USA Today just predicted the Pirates would lose 102 games in 2020. Because of what many have already decided they believe, half think this is a completely reasonable expectation, and half think it’s criminally wrong. 

The truth is, if you just looked at last year’s record and weren’t familiar with all the ins and outs of the 2019 season the prediction makes sense. If you watch the wire and see this club signed no free agents of any note, of course they will be the same as last season. Its rational to assume moving Marte is a guarantee that the club must fall. But none of this gives room for young players who started to show themselves as solid contributors for years to come to improve. It says nothing about Kuhl, or Santana stepping back in and contributing to the cause.

Am I saying Chad Kuhl is worth a 20-win swing in the standings? No. What I am saying is ignoring the injuries last year, neglecting to believe a new coaching staff can make a difference, or pretending the Cards, Cubs and Brewers haven’t taken a bit of a step back is to not see the whole picture.

That’s what we owe ourselves. More than anything else, we owe ourselves an honest look at what we see with this club as a whole. It’s impossible to have observed and hammered the past regime for not being able to teach the fundamentals without also acknowledging that it's quite possible this group can get through to them. Is coaching going to turn Colin Moran into a +5 WAR defender, oh hell no, but it could ensure he 100% of the time makes the right decision with the ball. Is it going to teach Polanco to throw darts 275 feet, not likely, but it could teach him how to play the angles off the Clemente wall or hit the cut off man with more regularity.

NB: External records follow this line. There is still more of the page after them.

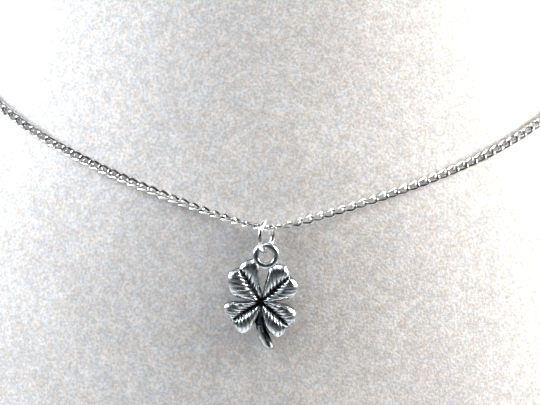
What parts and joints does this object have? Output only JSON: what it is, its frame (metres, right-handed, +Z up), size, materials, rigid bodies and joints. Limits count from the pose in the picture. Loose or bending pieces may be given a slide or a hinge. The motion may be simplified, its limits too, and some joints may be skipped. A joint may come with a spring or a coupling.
{
  "type": "four leaf clover pendant necklace on neck bust",
  "caption": "Fine silver curb chain necklace with a cast four leaf clover charm on a jump ring, worn on a plain velvet neck bust that stands by itself.",
  "frame": {"origin": "middle of the underside of the whole part, where the bust stands", "axes": "+Z up, -Y the front of the bust, +X to the right as seen from the front"},
  "size_m": [0.1678, 0.11, 0.235],
  "materials": {
    "velvet": "pale warm grey velvet with a fine mottled nap",
    "bright_silver": "bright polished silver",
    "ring_silver": "bright polished silver wire",
    "antique_silver": "antique silver, black in the recesses and worn bright on the veins and rims"
  },
  "bodies": {
    "root": {"bust": "velvet", "chain": "bright_silver", "clasp": "bright_silver"},
    "ring": {"jump_ring": "ring_silver"},
    "charm": {"clover_charm": "antique_silver"}
  },
  "joints": [
    {"name": "pendant_swing", "type": "hinge", "parent": "root", "child": "ring", "pos_m": [0, -0.05248, 0.09902], "axis": [-1, 0, 0], "range_deg": [0, 75]},
    {"name": "charm_sway", "type": "hinge", "parent": "ring", "child": "charm", "pos_m": [0, -0.05248, 0.09587], "axis": [0, 1, 0], "range_deg": [-25, 25]}
  ]
}
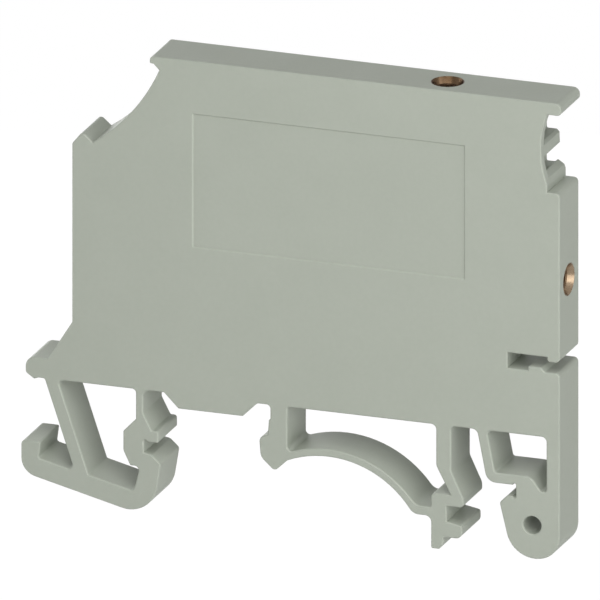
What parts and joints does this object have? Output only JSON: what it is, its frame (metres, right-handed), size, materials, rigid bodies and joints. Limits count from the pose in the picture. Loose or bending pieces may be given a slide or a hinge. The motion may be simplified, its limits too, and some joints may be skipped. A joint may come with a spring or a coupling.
{
  "type": "terminal block end plate",
  "caption": "Flat moulded end plate for a row of rail terminals, with a clip-on rail foot, a flange along its top, a shallow mark recess and brass sockets in its top and side.",
  "frame": {"origin": "on the rail's centre line, on the face of the rail's flanges, half way through the plate", "axes": "+X across the rail from the sprung foot to the fixed foot, +Y along the rail from the marked face to the plain face, +Z away from the rail"},
  "size_m": [0.0513, 0.005, 0.0434],
  "materials": {
    "housing_plastic": "satin grey-green moulding with a faint grain",
    "socket_brass": "turned and slightly dull"
  },
  "bodies": {
    "root": {"housing": "housing_plastic", "top_socket": "socket_brass", "side_socket": "socket_brass"}
  },
  "joints": []
}
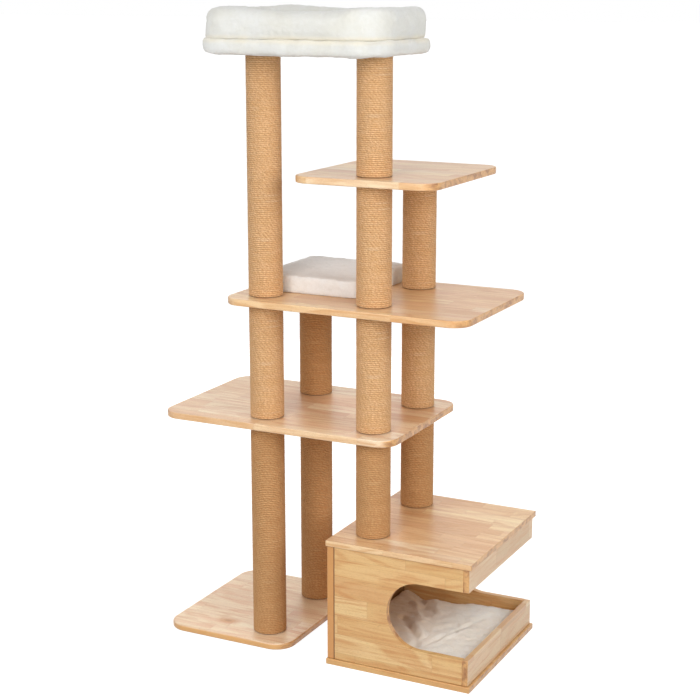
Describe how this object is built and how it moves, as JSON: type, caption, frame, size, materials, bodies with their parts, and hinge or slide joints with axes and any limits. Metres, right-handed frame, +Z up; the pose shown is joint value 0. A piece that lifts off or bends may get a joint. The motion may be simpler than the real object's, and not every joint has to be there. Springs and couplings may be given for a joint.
{
  "type": "cat tree",
  "caption": "Free-standing cat tree with rope-wrapped posts, solid-wood shelves, an open-sided wooden cubby and a plush bed on top.",
  "frame": {"origin": "on the floor, under the middle of the whole tree's bounding box", "axes": "+Z up, +X to the right along the front of the shelves, +Y from front to back"},
  "size_m": [0.904, 0.534, 1.67],
  "materials": {
    "shelf_wood": "finger-jointed rubberwood staves, clear satin lacquer",
    "panel_wood": "warm rubberwood staves, clear satin lacquer",
    "dowel_wood": "raw turned wood",
    "card": "spiral-wound cardboard tube",
    "jute": "twisted jute rope, wound close",
    "steel": "zinc-plated steel",
    "plush": "white short-pile plush",
    "cushion_plush": "cream short-pile plush",
    "mat_plush": "beige plush, crumpled"
  },
  "bodies": {
    "tree": {"base_board": "shelf_wood", "lower_shelf": "shelf_wood", "middle_shelf": "shelf_wood", "upper_shelf": "shelf_wood", "bed_board": "shelf_wood", "cubby_top": "shelf_wood", "cubby_bottom": "shelf_wood", "cubby_side": "panel_wood", "cubby_front": "panel_wood", "cubby_back": "panel_wood", "cubby_upper_rail": "panel_wood", "cubby_lower_rail": "panel_wood", "cubby_dowels": "dowel_wood", "cubby_screws": "steel", "core_front_left_low": "card", "core_front_left_mid": "card", "core_front_left_top": "card", "core_front_right_low": "card", "core_front_right_mid": "card", "core_front_right_high": "card", "core_front_right_top": "card", "core_back_left_low": "card", "core_back_left_mid": "card", "core_back_right_low": "card", "core_back_right_mid": "card", "core_back_right_high": "card", "rope_front_left_low": "jute", "rope_front_left_mid": "jute", "rope_front_left_top": "jute", "rope_front_right_low": "jute", "rope_front_right_mid": "jute", "rope_front_right_high": "jute", "rope_front_right_top": "jute", "rope_back_left_low": "jute", "rope_back_left_mid": "jute", "rope_back_right_low": "jute", "rope_back_right_mid": "jute", "rope_back_right_high": "jute", "end_plugs_front_left": "dowel_wood", "end_plugs_front_right": "dowel_wood", "end_plugs_back_left": "dowel_wood", "end_plugs_back_right": "dowel_wood", "post_inserts": "steel", "shelf_inserts": "steel", "joining_studs": "steel", "blind_studs": "steel", "post_bolts": "steel", "post_washers": "steel", "bed_tier": "plush", "bed_under_cover": "plush", "bed_bolster": "plush", "bed_pad": "plush"},
    "shelf_cushion": {"shelf_cushion": "cushion_plush"},
    "cubby_mat": {"cubby_mat": "mat_plush"}
  },
  "joints": [
    {"name": "cushion_lift", "type": "slide", "parent": "tree", "child": "shelf_cushion", "axis": [0, 0, 1], "range_m": [0, 0.2]},
    {"name": "mat_lift", "type": "slide", "parent": "tree", "child": "cubby_mat", "axis": [0, 0, 1], "range_m": [0, 0.1]}
  ]
}
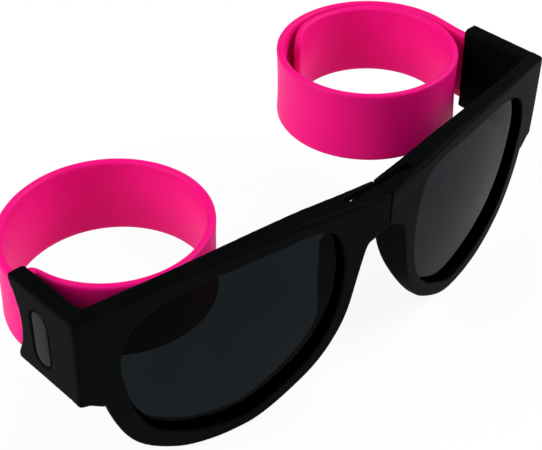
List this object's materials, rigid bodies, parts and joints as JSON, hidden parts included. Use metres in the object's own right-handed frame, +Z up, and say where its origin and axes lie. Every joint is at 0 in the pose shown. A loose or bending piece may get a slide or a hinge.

Does Mitch Keller stink out loud this season because he got touched up in his rookie season with a coach many of the same people would readily blame for the Black Plague? No. Nobody knows how a young pitcher like this will perform, but anyone that has actually watched the kid knows he has great stuff, so maybe getting beat up last year and a coaching change really will move him to the next level. At the same time, its not fair to expect Mitch to turn into Cy Young overnight. Expect improvement, because that’s what good ballplayers do, but set the bar up by the Pirates Charities sign and plan to never reach your ideal.

It’s not like we haven’t had recent examples. Kevin Newman had quite possibly the worst September call up I’ve ever seen in 2018. It was so bad the Pirates themselves didn’t trust him heading into 2019 and they went out and got Erik Gonzalez. Kevin got his opportunity and turned it into an outstanding rookie campaign, now many fans consider him one of few untouchables on the club. Erik himself was labeled a bum, an absolute joke of a pickup because he got off to a very cold start to the season. Sometime in late August Erik found himself and started hitting. Josh Bell was being called a bust after a brutal 2018 as he struggled to learn to play 1B and adjust to a league that knew how to pitch, 2019 for a few months had people comparing him with some of the greatest names the game has ever seen.

The point is you can spend life or a baseball season assuming you know everything, but if you don’t open yourself to the possibility of things not always being black and white, you’re bubble will never expand and worse, you’ll prevent yourself from the greatest gift whatever you believe in gave us brainy primates, the ability to learn.

So, while I acknowledge there are truths in all of these ways to look at the Buccos, above all I’ll acknowledge that none of them on their own are exactly right.

If you can bring yourself to have an open mind and have a stomach for the ugly truth when warranted, get ready for the ride, this could be some fun. If you want to see things through your prism at one angle no matter the subject, man its gonna be a very long nine months or so.

The State of the Franchise is a work in progress.